The process of the sector shifts, suggests an increase in total output over time, and thus economic growth. 

Note: This doesn't mean that the primary sector is shrinking or not growing. It means that the primary sector of an economy is growing, but slower than other sectors meaning that other sectors are now making a larger percentage of the total output. 




Price Elasticity of Supply (PES)

The PES is the responsiveness of supply to a change in price. PES is calculated along a given supply curve. 



  • Supply is Price Inelastic (PES<1) when the value is less than one, meaning that there is a less proportionate change in supply to a price change. (HL: Note that for price inelastic supply graphs, the Q intercept is positive (intercepts at P=0) )

  • Price Elastic supply is when value is more than one (PES>1) . Therefore, there is a larger proportionate change in supply to a change in price. 

  • Supply is unit elastic (PES=1) when the price change and quantity supplies are proportionate. (Any curve that passes through origin) 

  • Supply is perfectly inelastic when PES= 0. That means quantity supplied change doesn't change at all to any difference in price. 

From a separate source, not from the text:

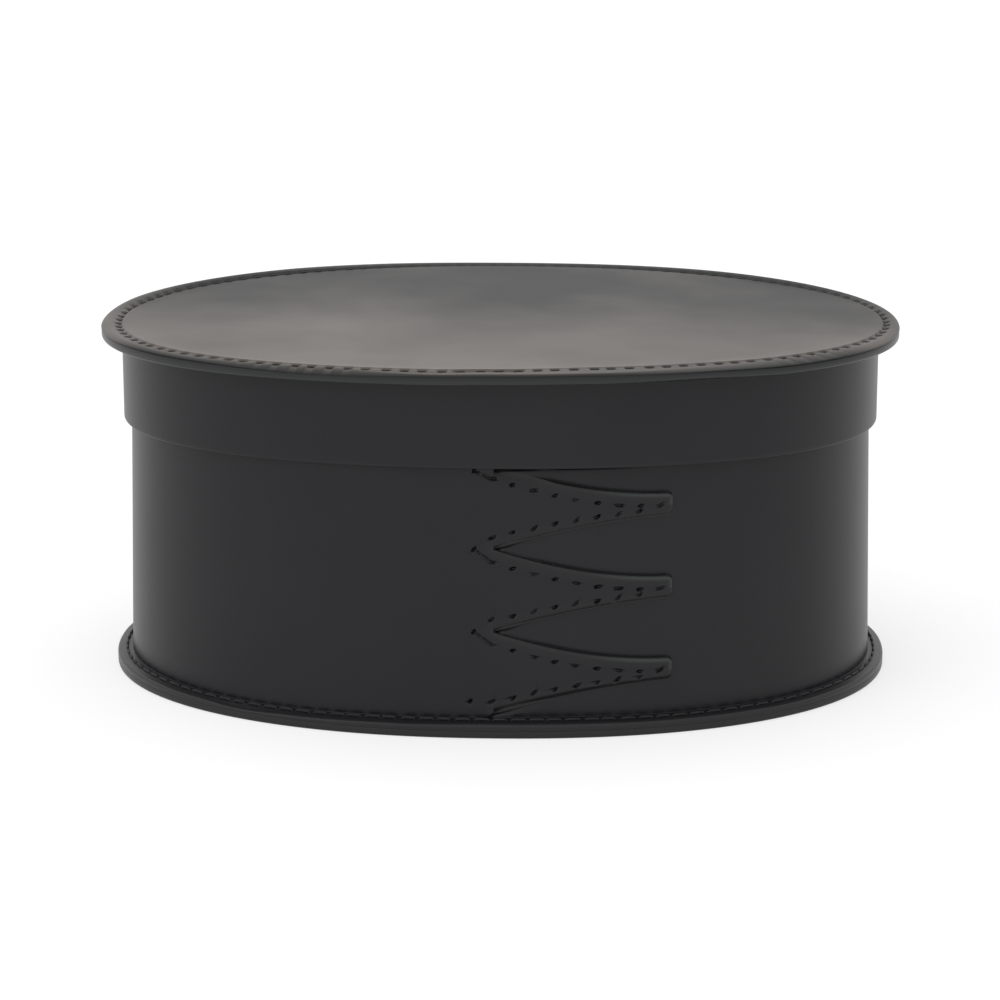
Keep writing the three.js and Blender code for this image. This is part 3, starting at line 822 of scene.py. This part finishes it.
inner_share = np.array([0, 0.2, 0.4, 0.6, 0.75, 0.87, 0.95, 1])[:, None]
inner_offset = np.array([-1.6, -1.35, -1.1, -0.95, -0.8, -0.65, -0.5, -0.35, -0.2, -0.05])[:, None]
outer_share = np.array([0.05, 0.18, 0.3, 0.42, 0.54, 0.66, 0.78, 0.9, 1])[:, None]
face_reach = np.concatenate([
    inner_share * 0 + 0 * seam_at,
    seam_at + inner_offset * np.minimum(1, (seam_at - 0.15) / 1.6),
    seam_at + pull * outer_share,
])
lid_share = np.concatenate([inner_share, np.ones((len(face_reach) - len(inner_share), 1))])

from_seam = face_reach - seam_at
across_lid = (lid_share * lid_size + face_reach) / (lid_size + seam_at)
by_seam = lid_share == 1
ridge = by_seam * lip * np.exp(-(((from_seam + 1.3) / 0.45) ** 2))
sunk = lip + dish * np.clip(1 - across_lid**2, 0, 1) - ridge
bridge = ease(np.abs(dash_along), dash_half, dash_half + 0.9) * (1 - doubled)
inner_side = by_seam * ease(from_seam, -0.9, -0.2)
outer_side = (1 - np.clip((from_seam - 0.2) / (pull - 0.2), 0, 1)) ** 2
trough = (front_channel + back_channel * behind_share) * (1 - 0.4 * bridge) * inner_side * outer_side
past = np.maximum(np.abs(dash_along) - dash_half - 1.5 * doubled, 0)
aside = (from_seam - 0.25 + 0.06 * dash_along) / 1.3
dent = by_seam * dent_depth * (1 - 0.4 * behind_share)
dent = dent * (1 - ease(np.hypot(past / 0.7, aside), 0.3, 1.0))
face_z = lid_height - np.where(from_seam < 0, sunk, 0.6 * lip) - down * ease(from_seam, -0.6, 2.6)
face_z = face_z - trough - dent

# From the crest of the margin the leather rolls over in a quarter of an oval. The lower corner of
# its edge is rubbed open towards the ends of the lid.
over = np.linspace(0, math.pi / 2, 12)[1:, None]
rolled = 2 / (roll_power + 0.5 * behind_share)
over_reach = crest + (rim_reach_out - crest) * np.sin(over) ** rolled
over_z = joint + joint_open + (face_z[-1] - joint - joint_open) * np.cos(over).clip(0) ** rolled
under = np.array([(0, 0.4), (-0.3, 0.12), (-1, 0)])[:, :, None]  # shares of the opening
corner_reach = rim_reach_out + under[:, 0] * joint_open
corner_z = joint + 0.02 + under[:, 1] * joint_open
flat_reach = np.array([7.4, 6.2, 5.2, lid_seam, 0])[:, None] + 0 * lid_turn
flat_z = np.concatenate([[joint - 0.03], np.array([95.0, 94.9, 94.9, 94.9])[:, None] + 0 * lid_turn])
middle_share = np.array([0.8, 0.4, 0])[:, None] + 0 * lid_turn
lid_reach = np.concatenate([face_reach, over_reach, corner_reach, flat_reach, 0 * middle_share])[::-1]
middle_z = lid_height - lid_thick + 0 * middle_share
lid_z = np.concatenate([face_z, over_z, corner_z, flat_z, middle_z])[::-1]
whole = np.ones((len(over_reach) + len(corner_reach) + len(flat_reach), len(lid_turn)))
lid_share = np.concatenate([lid_share + 0 * lid_turn, whole, middle_share])[::-1]

lid_points = stand(lid_turn, lid_reach, lid_z, lid_share)
lid_points[..., 2] = np.minimum(lid_points[..., 2] - sink(lid_points[..., 0]), lid_height)

# Outside the seam the leather is painted a darker tone and made rougher: a painted shade, most of all
# on the roll at the front and on the margin at the back. At the two ends of the lid this fades out.
on_roll = np.clip((lid_reach - crest) / (rim_reach_out - crest), 0, 1)
back_roll = ease(lid_reach - crest, -0.5, 0.8) * ease(behind_share, 0.4, 0.6)
lid_shade_and_dulling = 0.35 + 0.65 * np.maximum(ease(behind_share, 0.55, 0.8), on_roll)
lid_shade_and_dulling = lid_shade_and_dulling * ease(lid_reach - seam_at, -0.5, 0.6)
lid_shade_and_dulling = lid_shade_and_dulling * (1 - ease(np.abs(lid_x), 84, 98))
lid_shade_and_dulling = lid_shade_and_dulling * (1 - back_roll)
lid_faces = grid_faces(*lid_z.shape, False, True)
lid_top = make_piece("lid_oval", lid_points, lid_faces, lid_leather, lid_shade_and_dulling)
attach(lid_top, "lid")
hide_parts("lid_top")

# The band of the lid is a strip that slides over the wall. Its top edge is turned outward
# under the lid's top, its mouth is rubbed round, and its ends are pared thin and lapped at the back.
band_mouth = 70.5
band_inner = 1.14
band_thick = 1.5
band_top = 94.62
band_bend = 1.0
band_rim = 8.08
mouth_round = 0.4
band_lap = 6.0  # half the length of the lap
band_hole_rows = 3.0  # x of the two rows of holes, either side of the middle of the back
band_holes = [
    (side, height, 1.05, 1.0, 1.0)
    for side in (-band_hole_rows, band_hole_rows)
    for height in np.linspace(88.9, 73.9, 4)
]

back_x = np.unique(np.concatenate([
    np.linspace(-10, 10, 17),
    -band_hole_rows + near_hole[2:-3],
    band_hole_rows + near_hole[2:-3],
    band_lap + np.array([-0.3, -0.1, -hair, hair, 0.1, 0.3]),
]))
back_turn = 0.5 - front_turn(back_x)
side_turn = np.linspace(back_turn.max(), 1 + back_turn.min(), 242)[1:-1]
band_turn = np.concatenate([back_turn[::-1], side_turn])
band_x = np.concatenate([back_x[::-1], np.full(len(side_turn), elsewhere)])

# The section of the band, each row (reach, height, what the height is measured from): 0 is the
# ground, 1 the lower corner of the edge as listed for the rim, 2 the joint as listed for the rim.
band_outer = band_inner + band_thick
band_under = band_top - band_thick
band_corner = band_outer + band_bend
turned = band_under - band_bend
outer_bend = band_bend + band_thick
up_rows = [(band_outer, z, 0) for z in np.arange(band_mouth + 1.2, turned - 0.2, 0.45)]
section = np.array(
    [(band_inner, turned, 0), (band_inner, 80.0, 0), (band_inner, band_mouth + mouth_round, 0)]
    + [
        (band_inner + mouth_round * (1 - math.cos(a)), band_mouth + mouth_round * (1 - math.sin(a)), 0)
        for a in np.linspace(0, math.pi / 2, 6)[1:]
    ]
    + [
        (band_outer - mouth_round * (1 - math.sin(a)), band_mouth + mouth_round * (1 - math.cos(a)), 0)
        for a in np.linspace(0, math.pi / 2, 6)
    ]
    + up_rows
    + [
        (band_corner + band_bend * math.cos(a), turned + band_bend * math.sin(a), 0)
        for a in np.linspace(math.pi, math.pi / 2, 7)
    ]
    + [(5.2, band_under, 0), (band_rim - 0.8, 0, 1)]
    + [
        (band_rim - 0.6 * (1 - math.sin(a)), 0.6 * (1 - math.cos(a)), 1)
        for a in np.linspace(0, math.pi / 2, 5)
    ]
    + [(band_rim, 0, 2)] * 3
    + [(7.3, -0.13, 2), (6.2, band_top + 0.22, 0), (5.2, band_top + 0.1, 0)]
    + [
        (band_corner + outer_bend * math.cos(a), turned + outer_bend * math.sin(a), 0)
        for a in np.linspace(math.pi / 2, math.pi, 7)
    ][:-1]
)
band_reach, band_height, measured_from = (v + 0 * band_turn for v in section.T[:, :, None])
low_corner = along_rim(band_turn, 4)
from_heights = [0 * band_turn, low_corner, along_rim(band_turn, 3)]
band_height = band_height + np.choose(measured_from.astype(int), from_heights)

# The upper corner of its edge is rubbed open as the lid's is.
corner_rows = np.flatnonzero((section == (band_rim, 0, 2)).all(axis=1))
band_open = joint_opening(oval(band_turn)[0][:, 0])
band_reach[corner_rows] += np.array([0, -0.3, -1])[:, None] * band_open
band_height[corner_rows] -= np.array([1, 0.3, 0])[:, None] * band_open

# Its outer end at the lap has a fine groove along it and is pared thin behind that. The holes of
# its seam lie either side of the middle of the lap.
is_up = (band_reach >= band_outer - 0.01) & (band_height < turned) & (band_x < elsewhere)
band_dent = is_up * np.maximum(
    hole_dents(0 * band_height + band_x, band_height, band_holes, 1.0, 0.5),
    0.35 * np.exp(-(((band_x - band_lap) / 0.14) ** 2))
    + 0.25 * (band_x > band_lap) * np.clip(1 - (band_x - band_lap) / 3.5, 0, 1),
)
band_points = stand(band_turn, band_reach - band_dent, band_height)
band_points[..., 2] -= sink(band_points[..., 0])
# The band's rim is painted lighter, most of all at its lower corner, where the lighter tone is a
# painted highlight. The mouth is a little lighter too, partly rubbing and partly a painted highlight.
rim_edge_highlight = 0.15 + 0.6 * ease(low_corner + 1.0 - band_height, 0, 0.6)
band_wear_and_highlight = 0.1 * (band_height < band_mouth + mouth_round * 1.2)
band_wear_and_highlight = band_wear_and_highlight + rim_edge_highlight * (band_reach > rim_reach_out - 1.2)
band_faces = grid_faces(*band_height.shape, True, True)
lid_band = make_piece("lid_ring", band_points, band_faces, black_leather, band_wear_and_highlight)
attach(lid_band, "lid")
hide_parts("lid_band")

# The lid's seam is waxed linen too. It is sewn through top and flange in saddle stitch, and its
# stitches are drawn into the soft leather of the top. It starts and ends beside the middle of the
# front, where one more stitch lies across the others.
stitch_turn = [
    turn_at(lid_seam, (np.arange(dash_count) + 0.5 + dash_shift + side) / dash_count)[0]
    for side in (-stitch_half, stitch_half)
]
lid_upper = [
    stand(turn, along_rim(turn, 1) + side, lid_height - stitch_low - 0.6 * along_rim(turn, 2))
    for turn, side in zip(stitch_turn, (0.1, -0.05))
]
lid_under = seam_round(lid_seam + 0.6, band_under, -1, 0.97)
knot_turn = front_turn(np.array([knot_x]))
knot = [stand(knot_turn, along_rim(knot_turn, 1) - side, lid_height - 0.55) for side in (-0.5, 1.5)]
starts = np.concatenate([lid_upper[0], lid_under[0], knot[0]])
ends = np.concatenate([lid_upper[1], lid_under[1], knot[1]])
starts[:, 2] -= sink(starts[:, 0])
ends[:, 2] -= sink(ends[:, 0])
facing = np.concatenate([np.ones(dash_count), -np.ones(len(lid_under[0])), [1.0]])
lid_thread = thread_stitches(
    "lid_seam", starts, ends, facing[:, None] * np.array([0, 0, 1.0]),
    lift=0.12, dive=0.9, radius=0.4,
)
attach(lid_thread, "lid")
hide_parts("lid_seam_thread", "lid_seam_under_thread")

# A short thread of waxed linen closes the lap of the band at the back. It is sewn through both
# ends of the strip, down one row of holes, across above the mouth and up the other row.
band_runs = np.array(
    [(band_holes[i], band_holes[i + 1]) for i in (0, 1, 2, 4, 5, 6)] + [(band_holes[3], band_holes[7])]
)[..., :2]
back_hole_turn = 0.5 - front_turn(band_runs[..., 0])
back_points = stand(back_hole_turn, band_outer + 0 * back_hole_turn, band_runs[..., 1])
back_points = 0.98 * back_points + 0.02 * back_points[:, ::-1]  # so that no two stitches touch
band_thread = thread_stitches(
    "band_lap_seam", back_points[:, 0], back_points[:, 1],
    np.broadcast_to([0.0, 1.0, 0.0], back_points[:, 0].shape),
    lift=0.1, dive=0.9, radius=0.3,
)
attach(band_thread, "lid")
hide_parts("band_lap_thread")

# The table is a wide pale sheet that runs out of the picture. To the camera it is white but for
# the box's shadow. The light is that of a white room, with a broad soft lamp overhead and one more
# at the front left.
table_half = 8.0  # metres
table_tone = 0.5
table_glow = 0.56  # what the camera sees on top of the light that falls on the table
unseen_room = 0.9  # the room's light on the box, as a share of the white that the camera sees
table_corners = table_half * np.array([(-1, -1, 0), (1, -1, 0), (1, 1, 0), (-1, 1, 0)])
floor_mesh = bpy.data.meshes.new("table")
floor_mesh.from_pydata(table_corners.tolist(), [], [(0, 1, 2, 3)])
floor = set_out("table", floor_mesh)


def seen_rays(tree):
    """1 for rays from the camera, and for rays that glossy or clear surfaces send on."""
    path = wire(tree, "LightPath", {})
    either = wire(tree, "Math", {
        0: path.outputs["Is Camera Ray"], 1: path.outputs["Is Glossy Ray"],
    }, operation="MAXIMUM")
    return wire(tree, "Math", {
        0: either, 1: path.outputs["Is Transmission Ray"],
    }, operation="MAXIMUM")


paper = bpy.data.materials.new("white_paper")
tree = blank_nodes(paper)
seen = seen_rays(tree)
sheet = wire(tree, "BsdfDiffuse", {"Color": (table_tone, table_tone, table_tone, 1)})
bright = wire(tree, "Math", {0: seen, 1: table_glow}, operation="MULTIPLY")
glow = wire(tree, "Emission", {"Color": (1, 1, 1, 1), "Strength": bright})
both = wire(tree, "AddShader", {0: sheet, 1: glow})
wire(tree, "OutputMaterial", {"Surface": both})
floor_mesh.materials.append(paper)

room = bpy.data.worlds.new("white_room")
bpy.context.scene.world = room
tree = blank_nodes(room)
strength = wire(tree, "MapRange", {"Value": seen_rays(tree), "To Min": unseen_room})
light = wire(tree, "Background", {"Color": (1, 1, 1, 1), "Strength": strength})
wire(tree, "OutputWorld", {"Surface": light})


def soft_lamp(name, wide, deep, place, turned):
    """A lamp of 4 watts that shines from a rectangle. Turned holds its Euler angles."""
    lamp = bpy.data.lights.new(name, "AREA")
    lamp.shape = "RECTANGLE"
    lamp.size, lamp.size_y, lamp.energy = wide, deep, 4
    holder = set_out(name, lamp)
    holder.location, holder.rotation_euler = place, turned


soft_lamp("overhead_lamp", 1.6, 1.2, (-0.3, -0.1, 1.6), (0, -0.18, 0))
to_box = Vector((1.3, 1.1, -0.85)).to_track_quat("-Z", "Y")
soft_lamp("window_lamp", 1.2, 1.2, (-1.3, -1.1, 0.9), to_box.to_euler())
bpy.context.scene.view_settings.view_transform = "Standard"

  • Supply is perfectly inelastic (PES = infinite) when a small change in price leads to a massive change in quantity supplied. 


Determinants of PES 

  • Time to produce : If a good is easy and quick to produce, it would be very likely that supply can easily change when theres a price change, in which case the supply would be elastic. 
  • Mobility of factors of production: The ease and speed with which firms can shift resources into the production of a good with a higher price, the higher the elasticity. 
  • Spare capacity of firms: In many cases, firms have a lot of spare resources and machinery that can easily be brought to use. In this case, the PES would be elastic. 
  • Ability to store stocks: If a firm can produce and stock its produce, and release whenever appropriate (to a specific price change) , the PES would be high. If the produce is too large or is not sortable (e.g. Agriculture produce that may get rotten), the PES won't be high 

PES and types of produce 

  • Primary Commodities: Primary Commodities have a very low PES because firstly, they take much time to produce (e.g. takes a lot of time to grow wheat) . Secondly, agriculture goods, especially edible items, can often be stored for a long time, which also mens that supply can't be manipulated, thus PES is low as well. Another similar case can be the scarcity of resources. For instance, supply decreases if the oil wells in middle east dry up, in which case it would be hard to change the supply. 
  • Manufactured Commodities: Manufactured goods are generally more long lasting, and can be kept in stocks, therefore price can determine the quantity of supply when needed. Also, manufactured goods have very efficient machinery, thus supply can also be increased if needed.